Perjalanan hidup manusia dari tiada menjadi ada, bayi, anak-anak, remaja,
dewasa dan orang tua dan bahkan kematian itu sendiri hendaknya mampu menjadikan
kita dapat berfikir cerdas dan waras. Sayang sekali jika waktu yang terus
bergulir, umum yang terus bertambah ternyata tidak membuat kita memiliki nilai plus
baik dihadapan manusia terlebih lagi dalam pandangan Allah SWT. Banyak
diantara kita yang hanya mengartikan ujian hanya untuk orang-orang miskin dan
papa, namun sebenarnya kekayaan dan popularitas hakikatnya adalah juga ujian.
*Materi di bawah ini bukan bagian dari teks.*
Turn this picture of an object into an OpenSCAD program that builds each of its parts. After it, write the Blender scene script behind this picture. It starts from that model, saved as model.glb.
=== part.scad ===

Ringkasnya hidup dan mati adalah ujian Allah untuk melihat kita siapa di antara
kita yang tergolong ahsanu 'amala (QS. Al-Mulk:2).
'Aun
bin Abdullah ra berkata, ditanya Ummu Darda', apakah amalan yang paling afdhal
yang pernah diamalkan Abu Darda' ra. Jawab Ummu Darda': at-tafakkur wal
i'tibar (berfikir dan mengambil pelajaran). Orang yang cerdas adalah orang
yang tidak terjebak dua kali dalam lubang yang sama. Kemampuan mengambil
pelajaran dari pengalaman yang ada harus menjadikan kita mampu merancang
strategi dalam bertindak, terarah dalam berbuat dan berbobot dalam berfikir.
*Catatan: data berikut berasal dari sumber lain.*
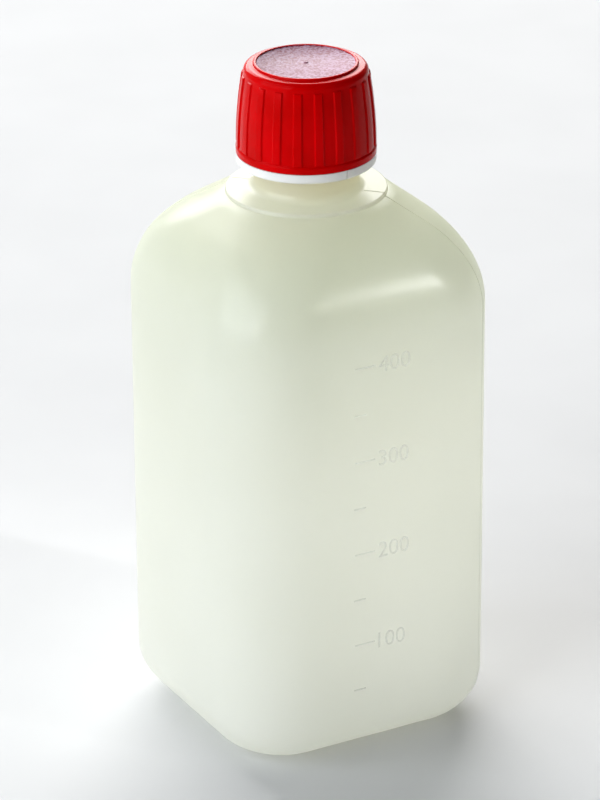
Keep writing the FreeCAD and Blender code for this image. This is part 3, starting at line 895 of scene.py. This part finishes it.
def hang_room_light():
    """Soft light from all round, cool and bright on the left, warm and dim high on the right."""
    world = bpy.data.worlds.new("studio")
    bpy.context.scene.world = world
    world.use_nodes = True
    tree = world.node_tree
    room = tree.nodes["Background"]
    direction = tree.nodes.new("ShaderNodeTexCoord")
    towards_dim = tree.nodes.new("ShaderNodeVectorMath")
    towards_dim.operation = "DOT_PRODUCT"
    towards_dim.inputs[1].default_value = in_view(0.85, 0.45, 0.3).normalized()
    room_ramp = tree.nodes.new("ShaderNodeValToRGB")
    stops = [
        (0.0, (0.45, 0.46, 0.47)),
        (0.4, (0.43, 0.43, 0.41)),
        (0.6, (0.21, 0.20, 0.17)),
        (0.8, (0.04, 0.04, 0.035)),
    ]
    while len(room_ramp.color_ramp.elements) < len(stops):
        room_ramp.color_ramp.elements.new(1.0)
    for element, (position, colour) in zip(room_ramp.color_ramp.elements, stops):
        element.position = position
        element.color = (*colour, 1)
    to_share = tree.nodes.new("ShaderNodeMapRange")
    to_share.inputs["From Min"].default_value = -1
    to_share.inputs["From Max"].default_value = 1
    seen = tree.nodes.new("ShaderNodeBackground")
    seen.inputs["Color"].default_value = (0.90, 0.91, 0.94, 1)
    rays = tree.nodes.new("ShaderNodeLightPath")
    choice = tree.nodes.new("ShaderNodeMixShader")
    tree.links.new(direction.outputs["Generated"], towards_dim.inputs[0])
    tree.links.new(towards_dim.outputs["Value"], to_share.inputs["Value"])
    tree.links.new(to_share.outputs["Result"], room_ramp.inputs["Fac"])
    tree.links.new(room_ramp.outputs["Color"], room.inputs["Color"])
    tree.links.new(rays.outputs["Is Camera Ray"], choice.inputs["Fac"])
    tree.links.new(room.outputs["Background"], choice.inputs[1])
    tree.links.new(seen.outputs["Background"], choice.inputs[2])
    tree.links.new(choice.outputs["Shader"], tree.nodes["World Output"].inputs["Surface"])


hang_room_light()


def place_camera():
    """The photograph's own view, from the corner between the -X and -Y walls."""
    elevation, roll = math.radians(24.18), math.radians(-0.31)
    distance, target_height, target_shift, focal_px = 1031.8, 76.72, -1.73, 4418.35
    right = in_view(1, 0, 0)
    back = in_view(0, math.cos(elevation), math.sin(elevation))
    upward = back.cross(right)
    rolled_right = math.cos(roll) * right + math.sin(roll) * upward
    rolled_up = -math.sin(roll) * right + math.cos(roll) * upward
    target = UP * target_height * MM + right * target_shift * MM
    bpy.ops.object.camera_add(location=(0, 0, 0))
    camera = bpy.context.active_object
    camera.name = "photo_camera"
    turn = Matrix((rolled_right, rolled_up, back)).transposed().to_4x4()
    camera.matrix_world = Matrix.Translation(target + back * distance * MM) @ turn
    camera.data.sensor_width = 36
    camera.data.lens = focal_px / 800 * 36
    camera.data.clip_end = 20
    bpy.context.scene.camera = camera


place_camera()
bpy.context.scene.view_settings.view_transform = "Standard"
Kematian sebagai sebuah kepastian adalah pelajaran yang sangat penting dalam
konteks mencerdaskan manusia dan sekaligus mencerahkan ruhani manusia. Yang
dulunya bersahabat, tegur sapa bahkan bergaul akrab keseharian bila telah tiba
saatnya maka akan tinggal kenangan. Maut menjemput akan memutus semua mata
rantai kehidupan. Yang masih hidup terus beraktifitas dan yang telah wafat
mempertanggungjawabkan segala aktifitasnya.
Merenungkan
dari masa asal kita, apa aktifitas kita dan apa tujuan kita hidup adalah
sejumlah pertanyaan yang harus kita sikapi dengan cara tafakkur dan tadabbur.